Ritiene che l’immagine data di se stessi all’esterno sia stata fuorviante?
Quando è caduta l’Urss, c’era una coda lunghissima di persone in fila per mangiare da McDonald’s. Anche questo è stato ottenuto grazie al cinema. Quando parlo di arma culturale mi riferisco anche a questo. La gente che va al cinema vede qualcosa di molto ben fatto e mezzo sognante con valori che sono pura ipocrisia – perché il sogno americano mi sembra una delle cose più ipocrite che siano state dette politicamente nella storia dell’umanità. Una menzogna assoluta. Grazie a questa bugia, le persone hanno dovuto lavorare 24 o 36 ore senza dormire. Il popolo dell’ex Urss voleva così tanto mangiare in McDonald’s perché Hollywood lo aveva mostrato nei film.
Cos’altro rimprovera a Hollywood?
C’è un’altra cosa che fanno molto bene: si criticano. All’inizio di un film o di una serie si tirano addosso un secchio di merda, ma nel corso del racconto si redimono. Psicologicamente questo ha un effetto molto specifico sul pubblico. L’ultima cosa che si portano via è che gli eroi sono quelli che hanno iniziato come figli di puttana. Ma alla fine sono gli eroi. E, in genere, sono sempre gli americani. Molti non se ne rendono conto, ma viene fatto di proposito.
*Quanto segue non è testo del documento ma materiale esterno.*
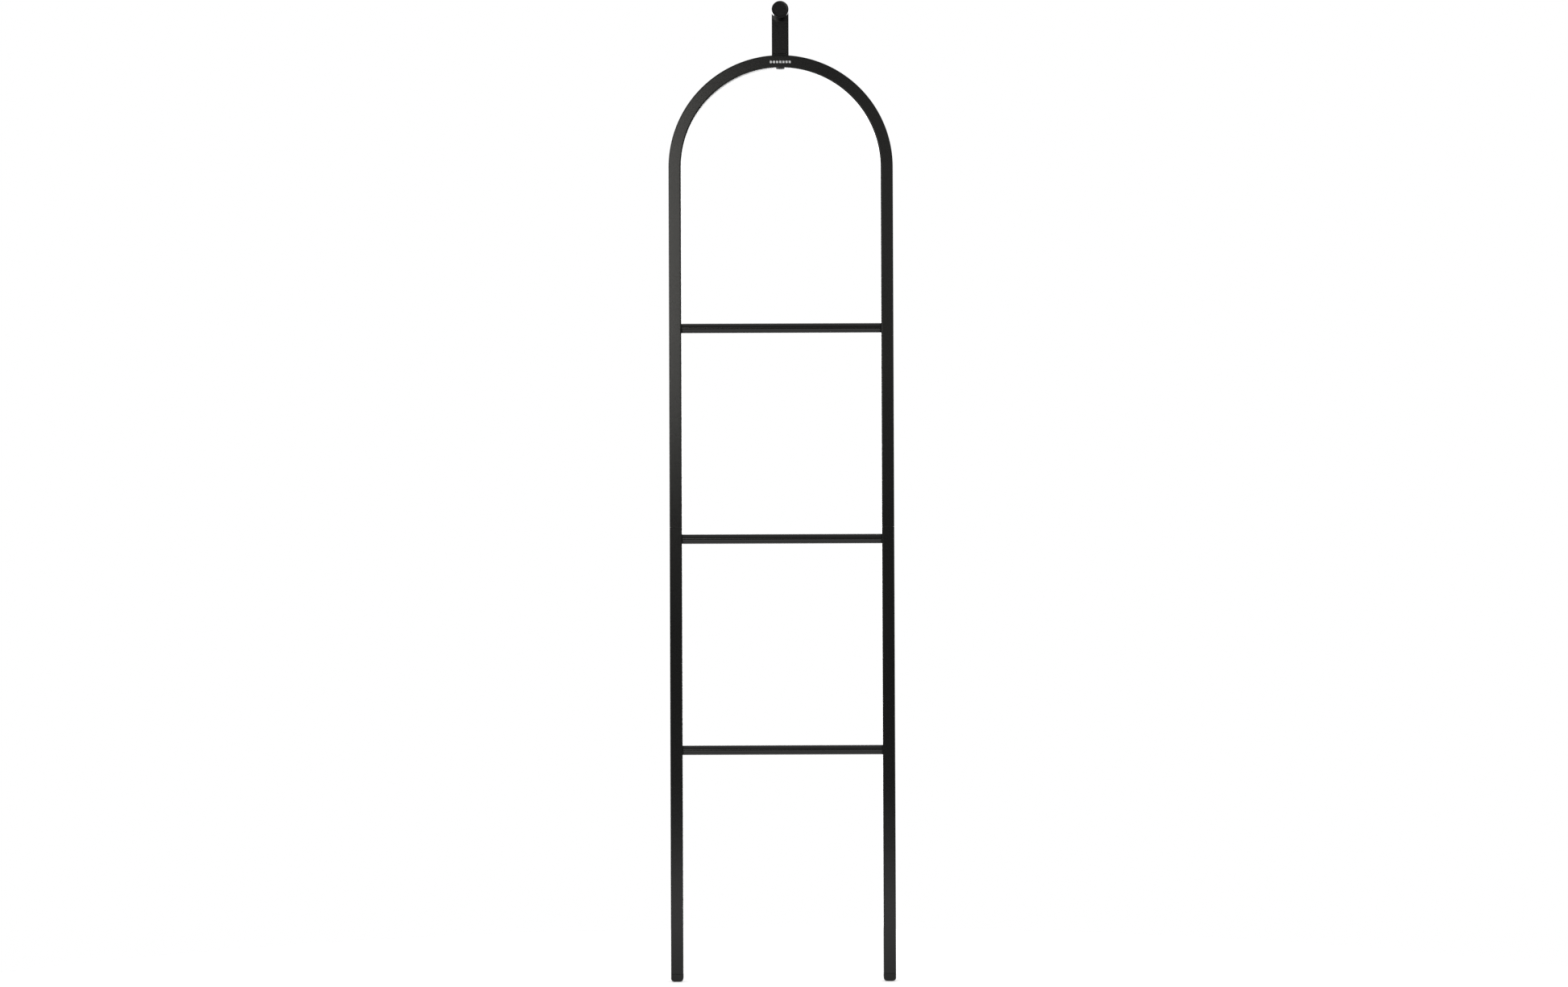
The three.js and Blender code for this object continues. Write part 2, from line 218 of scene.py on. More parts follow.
COAT = powder_coat("powder_coat", (0.0060, 0.0060, 0.0058), (0.0080, 0.0080, 0.0077))
# The post and peg wear a darker copy of the frame's coat: painted shade, for how dark the same coat
# looks up there under the lights.
POST_COAT_PAINTED_SHADE = powder_coat("post_powder_coat_painted_shade", (0.0030, 0.0030, 0.0030), (0.0044, 0.0044, 0.0044))
PLASTIC = moulded(
    "moulded_plastic", (0.010, 0.010, 0.010), (0.014, 0.014, 0.014),
    roughness=0.5, grain_scale=1500, grain_depth=0.012 * MM,
)
RUBBER = moulded(
    "moulded_rubber", (0.0065, 0.0065, 0.0063), (0.0090, 0.0090, 0.0087),
    roughness=0.4, grain_scale=1100, grain_depth=0.02 * MM,
)
BLACK_STEEL = metal(
    "black_steel", (0.012, 0.012, 0.012), (0.018, 0.018, 0.018), roughness=0.36, metallic=0.2,
)
ZINC = metal(
    "zinc_steel", (0.46, 0.47, 0.49), (0.60, 0.61, 0.62), roughness=0.36, streak=(1, 1, 0.05),
)
BRASS = metal(
    "insert_brass", (0.60, 0.44, 0.18), (0.72, 0.55, 0.27), roughness=0.32, streak=(1, 1, 0.1),
)
INK = print_ink()


# ---------------------------------------------------------------- mesh making

SHARP_ANGLE = math.radians(38)  # edges that turn more than this stay crisp
FACE_WEIGHT = 80  # how much the large faces decide the shading
CORNER_LEAD = 0.4 * MM  # from a rounded corner to the support point beside it
LARGE_FACETS = 128  # round the larger turned pieces
AXIS_HOLE = 0.1 * MM  # a turned skin stops this far from its axis, and its end is capped
WIDE_AXIS_HOLE = 0.2 * MM  # the same, on the larger pieces


def make_piece(name, points, faces, material, replaces=()):
    """A smooth-shaded closed mesh that rides on the frame and stands for CAD nodes."""
    mesh = bpy.data.meshes.new(name)
    mesh.from_pydata([tuple(point) for point in points], [], faces)
    work = bmesh.new()
    work.from_mesh(mesh)
    bmesh.ops.recalc_face_normals(work, faces=work.faces)
    work.to_mesh(mesh)
    work.free()
    mesh.materials.append(material)
    mesh.polygons.foreach_set("use_smooth", [True] * len(mesh.polygons))
    piece = bpy.data.objects.new(name, mesh)
    bpy.context.scene.collection.objects.link(piece)
    shade = piece.modifiers.new("face_weights", "WEIGHTED_NORMAL")
    shade.weight = FACE_WEIGHT
    shade.keep_sharp = True
    mark_sharp_edges(mesh)
    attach(piece, "root")
    for node in replaces:
        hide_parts(node)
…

Hanno una grandissima mancanza di onestà, perché per molti anni hanno rifatto film da tutto il mondo, ma non dicono, per esempio, che sono remake di pellicole della Corea del Sud o della Spagna. Comprano i diritti, fanno il remake e poi il pubblico pensa che gli sceneggiatori di Hollywood siano straordinari. Ma ora abbiamo la realtà grazie a un film di supereroi dopo l’altro in cui continuano a inventare storie che diventano ogni volta più noiose. Perché in fondo non hanno più sostanza. Credo che il cinema indipendente latinoamericano ed europeo sia il luogo in cui si trovano le vere storie. In cui c’è più onestà.